■ WRITTEN INSTRUCTION ■
Reproduce exactly the lines from the one containing "holder_shell();" through the one containing "AXIS = (0, 0, 1)", both included, and nothing else.

■ RECORDED DATA ■
##########
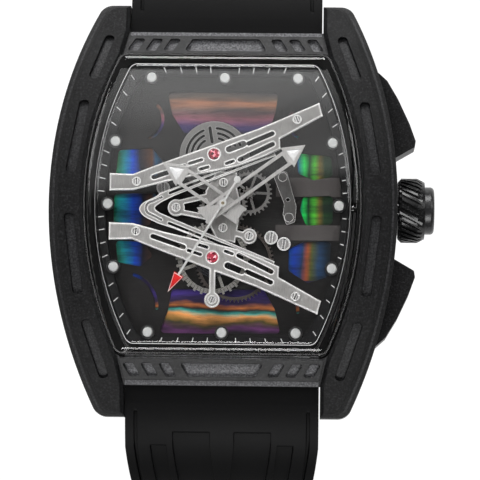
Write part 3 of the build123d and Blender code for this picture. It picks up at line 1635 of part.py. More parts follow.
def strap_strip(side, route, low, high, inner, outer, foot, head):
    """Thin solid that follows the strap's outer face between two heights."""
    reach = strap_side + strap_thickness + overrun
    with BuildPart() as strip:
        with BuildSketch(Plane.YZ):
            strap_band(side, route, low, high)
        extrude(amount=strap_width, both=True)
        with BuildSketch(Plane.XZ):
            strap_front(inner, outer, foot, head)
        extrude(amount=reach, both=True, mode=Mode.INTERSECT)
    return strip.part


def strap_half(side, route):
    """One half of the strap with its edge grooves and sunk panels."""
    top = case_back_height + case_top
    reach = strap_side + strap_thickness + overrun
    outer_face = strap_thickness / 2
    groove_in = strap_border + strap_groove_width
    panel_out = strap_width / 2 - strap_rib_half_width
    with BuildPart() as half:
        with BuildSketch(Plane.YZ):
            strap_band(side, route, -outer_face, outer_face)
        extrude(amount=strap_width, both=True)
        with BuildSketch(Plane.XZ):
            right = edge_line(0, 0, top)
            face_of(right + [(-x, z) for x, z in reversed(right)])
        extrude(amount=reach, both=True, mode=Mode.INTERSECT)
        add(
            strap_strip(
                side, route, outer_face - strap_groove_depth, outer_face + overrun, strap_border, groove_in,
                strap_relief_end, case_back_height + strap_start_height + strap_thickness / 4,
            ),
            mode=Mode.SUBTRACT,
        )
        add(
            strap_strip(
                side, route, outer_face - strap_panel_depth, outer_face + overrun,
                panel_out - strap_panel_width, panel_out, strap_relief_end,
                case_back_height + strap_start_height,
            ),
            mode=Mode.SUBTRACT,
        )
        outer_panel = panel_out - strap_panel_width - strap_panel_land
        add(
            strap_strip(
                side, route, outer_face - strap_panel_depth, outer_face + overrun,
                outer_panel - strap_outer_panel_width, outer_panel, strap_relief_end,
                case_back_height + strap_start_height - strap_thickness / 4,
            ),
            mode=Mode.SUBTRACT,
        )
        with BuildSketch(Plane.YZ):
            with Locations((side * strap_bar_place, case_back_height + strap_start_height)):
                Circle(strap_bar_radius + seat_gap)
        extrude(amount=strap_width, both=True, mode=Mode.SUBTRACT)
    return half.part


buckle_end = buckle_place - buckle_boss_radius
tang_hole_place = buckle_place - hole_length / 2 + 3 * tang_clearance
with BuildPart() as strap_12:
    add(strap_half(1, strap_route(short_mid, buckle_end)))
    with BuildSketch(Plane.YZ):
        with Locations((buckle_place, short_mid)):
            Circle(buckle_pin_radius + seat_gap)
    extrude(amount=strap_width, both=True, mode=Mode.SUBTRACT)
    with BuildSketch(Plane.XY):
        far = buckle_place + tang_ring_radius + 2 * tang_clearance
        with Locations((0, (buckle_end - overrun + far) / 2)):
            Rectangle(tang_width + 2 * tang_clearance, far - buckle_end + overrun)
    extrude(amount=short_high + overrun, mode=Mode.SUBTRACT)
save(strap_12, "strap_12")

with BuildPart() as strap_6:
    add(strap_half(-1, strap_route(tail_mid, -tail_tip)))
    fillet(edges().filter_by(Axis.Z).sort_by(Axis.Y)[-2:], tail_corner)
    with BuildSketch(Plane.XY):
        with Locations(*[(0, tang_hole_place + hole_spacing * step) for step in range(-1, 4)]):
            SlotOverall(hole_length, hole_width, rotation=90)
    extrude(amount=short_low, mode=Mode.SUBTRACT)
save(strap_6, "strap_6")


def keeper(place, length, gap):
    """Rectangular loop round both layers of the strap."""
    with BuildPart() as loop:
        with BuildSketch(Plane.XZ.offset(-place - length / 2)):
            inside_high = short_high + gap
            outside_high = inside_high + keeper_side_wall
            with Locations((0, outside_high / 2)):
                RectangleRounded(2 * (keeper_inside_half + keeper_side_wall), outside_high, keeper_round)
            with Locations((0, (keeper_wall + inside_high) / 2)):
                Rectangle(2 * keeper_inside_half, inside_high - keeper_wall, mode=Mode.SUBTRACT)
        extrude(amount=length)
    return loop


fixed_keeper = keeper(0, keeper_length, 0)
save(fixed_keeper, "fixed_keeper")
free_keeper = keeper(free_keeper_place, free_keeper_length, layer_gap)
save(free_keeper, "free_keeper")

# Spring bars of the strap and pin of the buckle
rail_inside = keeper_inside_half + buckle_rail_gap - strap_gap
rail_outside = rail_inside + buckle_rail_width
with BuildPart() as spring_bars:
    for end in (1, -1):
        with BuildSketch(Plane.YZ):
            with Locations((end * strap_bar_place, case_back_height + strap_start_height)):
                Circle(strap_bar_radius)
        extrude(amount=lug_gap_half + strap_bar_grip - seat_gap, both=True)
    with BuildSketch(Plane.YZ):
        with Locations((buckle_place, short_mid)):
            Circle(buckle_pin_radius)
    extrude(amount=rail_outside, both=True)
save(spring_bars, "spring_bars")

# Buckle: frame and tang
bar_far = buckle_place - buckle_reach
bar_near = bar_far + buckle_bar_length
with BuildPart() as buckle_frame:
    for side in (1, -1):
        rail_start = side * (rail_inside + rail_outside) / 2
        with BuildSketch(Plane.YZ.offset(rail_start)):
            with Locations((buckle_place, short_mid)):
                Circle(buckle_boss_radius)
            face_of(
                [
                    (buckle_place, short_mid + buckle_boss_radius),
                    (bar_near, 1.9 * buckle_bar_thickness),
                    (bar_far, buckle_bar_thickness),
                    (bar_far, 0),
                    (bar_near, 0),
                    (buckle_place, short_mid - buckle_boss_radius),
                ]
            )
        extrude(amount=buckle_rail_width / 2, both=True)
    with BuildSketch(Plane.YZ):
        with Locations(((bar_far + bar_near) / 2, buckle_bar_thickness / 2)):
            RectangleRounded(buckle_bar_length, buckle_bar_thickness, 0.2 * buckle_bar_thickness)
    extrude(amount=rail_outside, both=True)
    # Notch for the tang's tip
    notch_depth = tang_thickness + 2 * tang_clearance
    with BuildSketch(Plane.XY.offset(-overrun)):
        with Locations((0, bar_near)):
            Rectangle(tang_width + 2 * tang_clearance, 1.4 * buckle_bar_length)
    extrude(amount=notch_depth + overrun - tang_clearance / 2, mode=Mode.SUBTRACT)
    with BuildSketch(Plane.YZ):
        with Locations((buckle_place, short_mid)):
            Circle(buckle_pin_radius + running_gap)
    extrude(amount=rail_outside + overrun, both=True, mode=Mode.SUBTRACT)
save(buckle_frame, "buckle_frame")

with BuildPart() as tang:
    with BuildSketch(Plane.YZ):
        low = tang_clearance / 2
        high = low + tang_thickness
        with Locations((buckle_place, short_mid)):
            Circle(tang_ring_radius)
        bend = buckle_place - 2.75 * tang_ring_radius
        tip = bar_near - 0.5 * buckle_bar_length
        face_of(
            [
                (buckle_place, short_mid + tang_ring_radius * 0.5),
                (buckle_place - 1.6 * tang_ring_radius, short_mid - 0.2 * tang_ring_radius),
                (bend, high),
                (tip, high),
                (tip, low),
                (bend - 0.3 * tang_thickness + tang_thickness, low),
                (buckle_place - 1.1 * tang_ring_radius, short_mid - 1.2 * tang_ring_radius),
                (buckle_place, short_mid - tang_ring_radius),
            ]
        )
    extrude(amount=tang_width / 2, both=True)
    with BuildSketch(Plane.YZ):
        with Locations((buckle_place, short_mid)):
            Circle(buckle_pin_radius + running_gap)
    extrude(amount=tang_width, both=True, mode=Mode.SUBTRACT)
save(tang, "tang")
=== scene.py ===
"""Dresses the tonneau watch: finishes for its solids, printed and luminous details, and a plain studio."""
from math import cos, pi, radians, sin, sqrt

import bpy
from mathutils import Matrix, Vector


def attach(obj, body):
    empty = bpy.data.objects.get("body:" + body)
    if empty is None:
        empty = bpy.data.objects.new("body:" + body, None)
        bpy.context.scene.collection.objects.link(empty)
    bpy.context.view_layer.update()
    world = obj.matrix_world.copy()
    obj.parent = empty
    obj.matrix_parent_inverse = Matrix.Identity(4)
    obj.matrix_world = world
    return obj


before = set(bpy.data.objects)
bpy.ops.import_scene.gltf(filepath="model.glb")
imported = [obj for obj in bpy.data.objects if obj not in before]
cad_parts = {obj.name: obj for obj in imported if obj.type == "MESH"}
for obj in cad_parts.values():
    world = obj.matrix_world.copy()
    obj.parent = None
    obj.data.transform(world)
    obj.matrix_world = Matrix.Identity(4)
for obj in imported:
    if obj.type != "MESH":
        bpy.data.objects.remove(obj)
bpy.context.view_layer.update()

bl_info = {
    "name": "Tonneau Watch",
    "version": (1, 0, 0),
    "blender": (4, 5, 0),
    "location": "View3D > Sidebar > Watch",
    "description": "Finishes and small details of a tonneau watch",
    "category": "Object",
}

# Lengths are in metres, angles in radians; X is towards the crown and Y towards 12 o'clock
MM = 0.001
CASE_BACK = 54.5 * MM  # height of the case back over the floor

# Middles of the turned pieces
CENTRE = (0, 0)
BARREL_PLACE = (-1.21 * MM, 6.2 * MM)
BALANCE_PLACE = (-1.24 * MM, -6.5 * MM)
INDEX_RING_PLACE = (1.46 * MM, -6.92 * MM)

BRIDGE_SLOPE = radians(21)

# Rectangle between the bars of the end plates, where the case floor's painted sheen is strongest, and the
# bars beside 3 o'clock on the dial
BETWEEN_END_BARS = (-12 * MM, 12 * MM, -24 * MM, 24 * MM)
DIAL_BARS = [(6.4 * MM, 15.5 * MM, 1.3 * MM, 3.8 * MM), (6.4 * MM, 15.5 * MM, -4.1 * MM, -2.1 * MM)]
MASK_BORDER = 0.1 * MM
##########
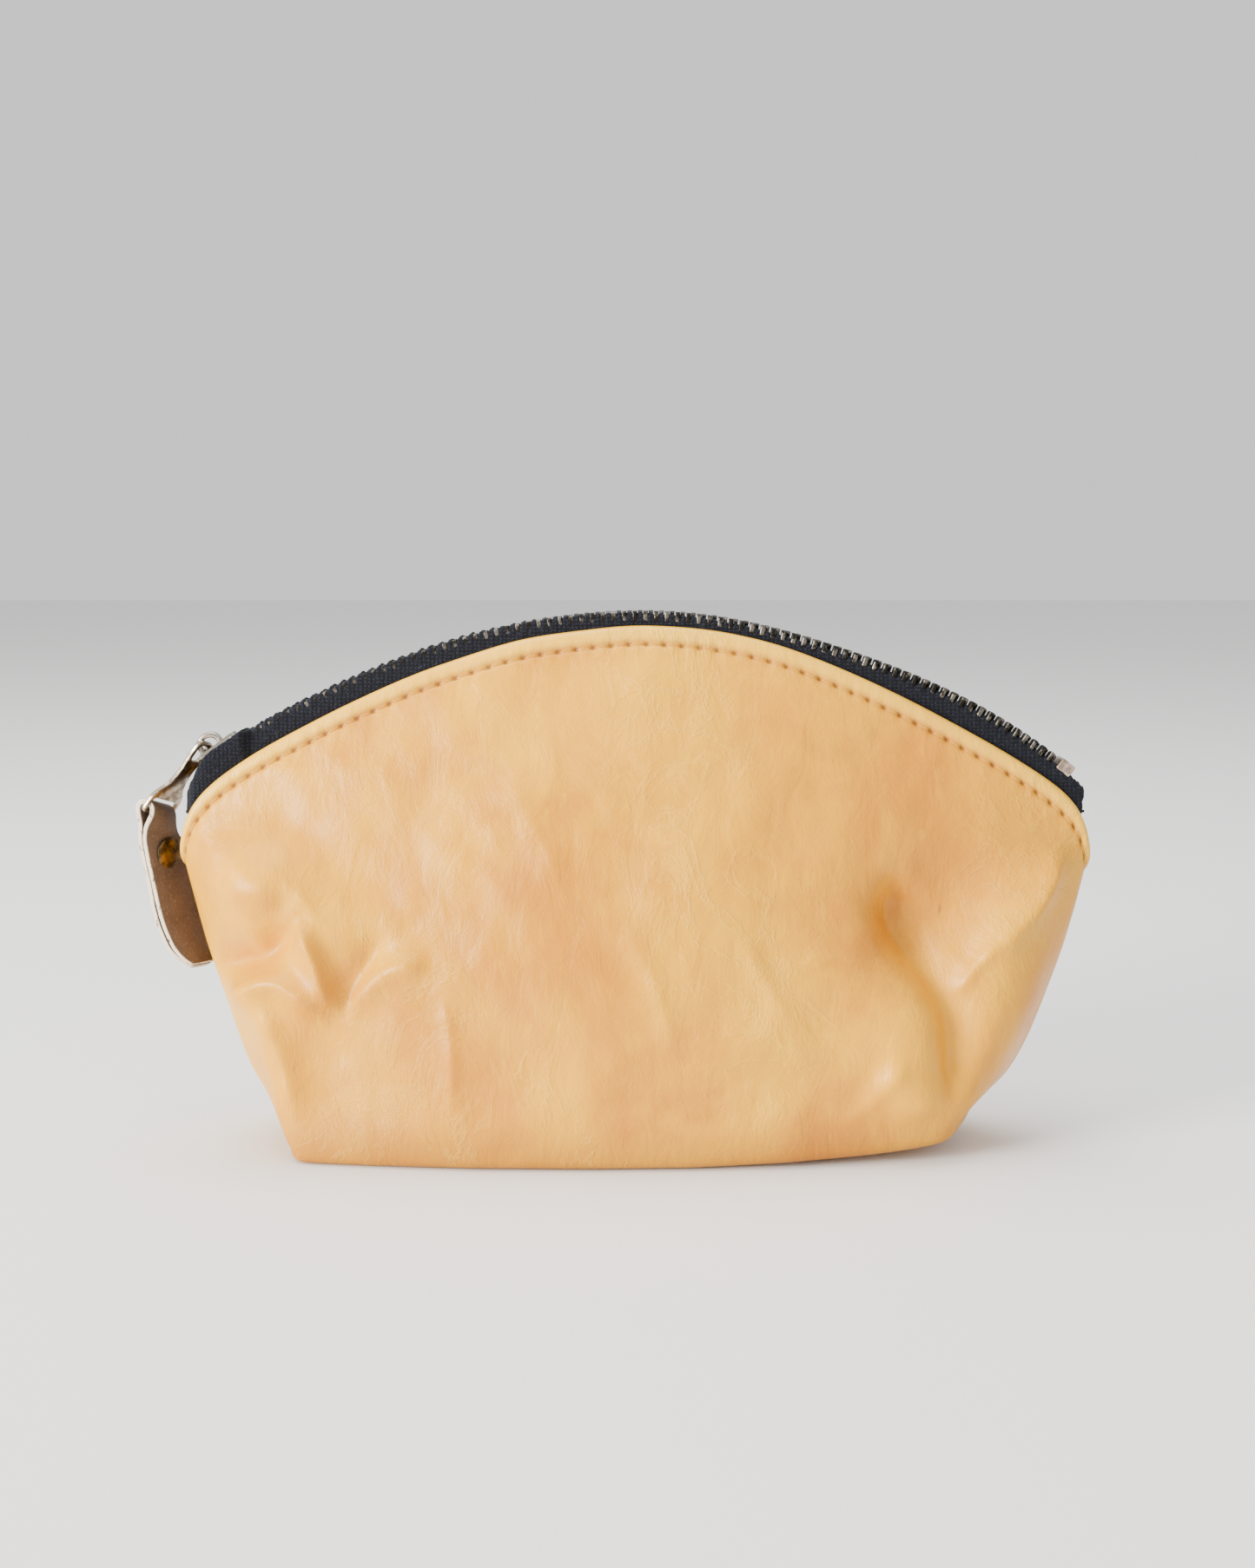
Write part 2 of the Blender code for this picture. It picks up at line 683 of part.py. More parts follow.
##########
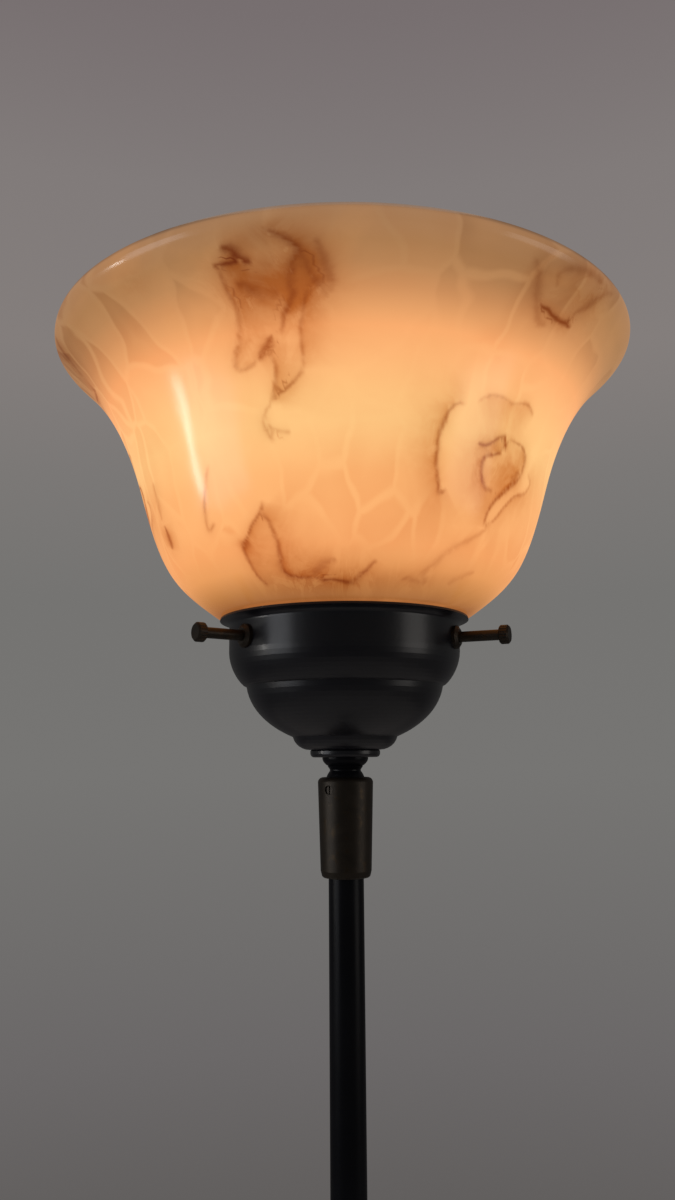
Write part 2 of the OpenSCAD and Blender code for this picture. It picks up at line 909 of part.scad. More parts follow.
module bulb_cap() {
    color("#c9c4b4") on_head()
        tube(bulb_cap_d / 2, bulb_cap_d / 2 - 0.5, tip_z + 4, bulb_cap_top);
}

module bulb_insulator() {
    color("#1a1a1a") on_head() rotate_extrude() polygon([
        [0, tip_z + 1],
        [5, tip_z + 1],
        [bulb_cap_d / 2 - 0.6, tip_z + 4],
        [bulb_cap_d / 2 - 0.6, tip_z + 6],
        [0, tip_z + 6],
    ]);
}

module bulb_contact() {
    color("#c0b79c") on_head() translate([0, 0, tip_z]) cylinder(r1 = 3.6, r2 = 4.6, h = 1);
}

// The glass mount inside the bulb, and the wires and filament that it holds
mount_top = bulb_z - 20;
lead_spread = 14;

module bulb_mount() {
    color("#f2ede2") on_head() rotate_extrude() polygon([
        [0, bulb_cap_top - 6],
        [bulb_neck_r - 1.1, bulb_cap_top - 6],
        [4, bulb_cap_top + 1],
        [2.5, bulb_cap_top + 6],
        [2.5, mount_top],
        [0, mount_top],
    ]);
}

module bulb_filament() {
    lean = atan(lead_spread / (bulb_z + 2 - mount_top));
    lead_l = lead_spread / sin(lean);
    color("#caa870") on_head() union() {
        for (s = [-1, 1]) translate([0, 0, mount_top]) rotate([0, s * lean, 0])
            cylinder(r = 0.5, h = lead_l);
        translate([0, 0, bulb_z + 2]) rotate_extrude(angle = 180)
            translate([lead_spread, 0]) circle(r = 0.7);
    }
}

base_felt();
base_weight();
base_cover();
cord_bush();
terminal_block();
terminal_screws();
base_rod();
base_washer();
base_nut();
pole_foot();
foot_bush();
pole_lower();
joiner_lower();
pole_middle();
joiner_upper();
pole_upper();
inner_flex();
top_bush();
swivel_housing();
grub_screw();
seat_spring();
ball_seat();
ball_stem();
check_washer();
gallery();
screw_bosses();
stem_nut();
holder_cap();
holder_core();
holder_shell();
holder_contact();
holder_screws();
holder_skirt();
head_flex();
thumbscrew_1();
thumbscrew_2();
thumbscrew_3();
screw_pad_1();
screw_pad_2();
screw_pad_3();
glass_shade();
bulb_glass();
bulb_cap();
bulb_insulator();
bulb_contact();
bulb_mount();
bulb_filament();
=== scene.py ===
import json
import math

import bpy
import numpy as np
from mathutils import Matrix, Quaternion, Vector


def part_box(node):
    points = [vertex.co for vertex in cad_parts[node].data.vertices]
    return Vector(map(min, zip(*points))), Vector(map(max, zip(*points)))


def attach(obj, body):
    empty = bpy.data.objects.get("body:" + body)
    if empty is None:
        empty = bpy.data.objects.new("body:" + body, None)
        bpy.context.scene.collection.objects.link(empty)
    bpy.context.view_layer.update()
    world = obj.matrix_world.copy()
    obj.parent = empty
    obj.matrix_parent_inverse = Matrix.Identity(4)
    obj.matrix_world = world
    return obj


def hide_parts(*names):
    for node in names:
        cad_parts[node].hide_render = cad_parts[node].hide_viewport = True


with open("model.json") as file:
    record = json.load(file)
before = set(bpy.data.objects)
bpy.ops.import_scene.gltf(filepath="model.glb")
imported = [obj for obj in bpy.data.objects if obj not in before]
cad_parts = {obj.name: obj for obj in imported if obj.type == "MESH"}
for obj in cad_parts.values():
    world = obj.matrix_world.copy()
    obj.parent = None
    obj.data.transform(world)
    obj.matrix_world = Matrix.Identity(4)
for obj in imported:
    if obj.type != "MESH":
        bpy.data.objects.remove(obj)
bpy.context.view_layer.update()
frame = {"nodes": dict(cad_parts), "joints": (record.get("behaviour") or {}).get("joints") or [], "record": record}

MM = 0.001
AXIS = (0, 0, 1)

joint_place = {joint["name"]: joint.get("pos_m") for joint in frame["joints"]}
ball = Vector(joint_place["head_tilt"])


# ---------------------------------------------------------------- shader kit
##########
■ EXERCISE SOLUTION ■
holder_shell();
holder_contact();
holder_screws();
holder_skirt();
head_flex();
thumbscrew_1();
thumbscrew_2();
thumbscrew_3();
screw_pad_1();
screw_pad_2();
screw_pad_3();
glass_shade();
bulb_glass();
bulb_cap();
bulb_insulator();
bulb_contact();
bulb_mount();
bulb_filament();
=== scene.py ===
import json
import math

import bpy
import numpy as np
from mathutils import Matrix, Quaternion, Vector


def part_box(node):
    points = [vertex.co for vertex in cad_parts[node].data.vertices]
    return Vector(map(min, zip(*points))), Vector(map(max, zip(*points)))


def attach(obj, body):
    empty = bpy.data.objects.get("body:" + body)
    if empty is None:
        empty = bpy.data.objects.new("body:" + body, None)
        bpy.context.scene.collection.objects.link(empty)
    bpy.context.view_layer.update()
    world = obj.matrix_world.copy()
    obj.parent = empty
    obj.matrix_parent_inverse = Matrix.Identity(4)
    obj.matrix_world = world
    return obj


def hide_parts(*names):
    for node in names:
        cad_parts[node].hide_render = cad_parts[node].hide_viewport = True


with open("model.json") as file:
    record = json.load(file)
before = set(bpy.data.objects)
bpy.ops.import_scene.gltf(filepath="model.glb")
imported = [obj for obj in bpy.data.objects if obj not in before]
cad_parts = {obj.name: obj for obj in imported if obj.type == "MESH"}
for obj in cad_parts.values():
    world = obj.matrix_world.copy()
    obj.parent = None
    obj.data.transform(world)
    obj.matrix_world = Matrix.Identity(4)
for obj in imported:
    if obj.type != "MESH":
        bpy.data.objects.remove(obj)
bpy.context.view_layer.update()
frame = {"nodes": dict(cad_parts), "joints": (record.get("behaviour") or {}).get("joints") or [], "record": record}

MM = 0.001
AXIS = (0, 0, 1)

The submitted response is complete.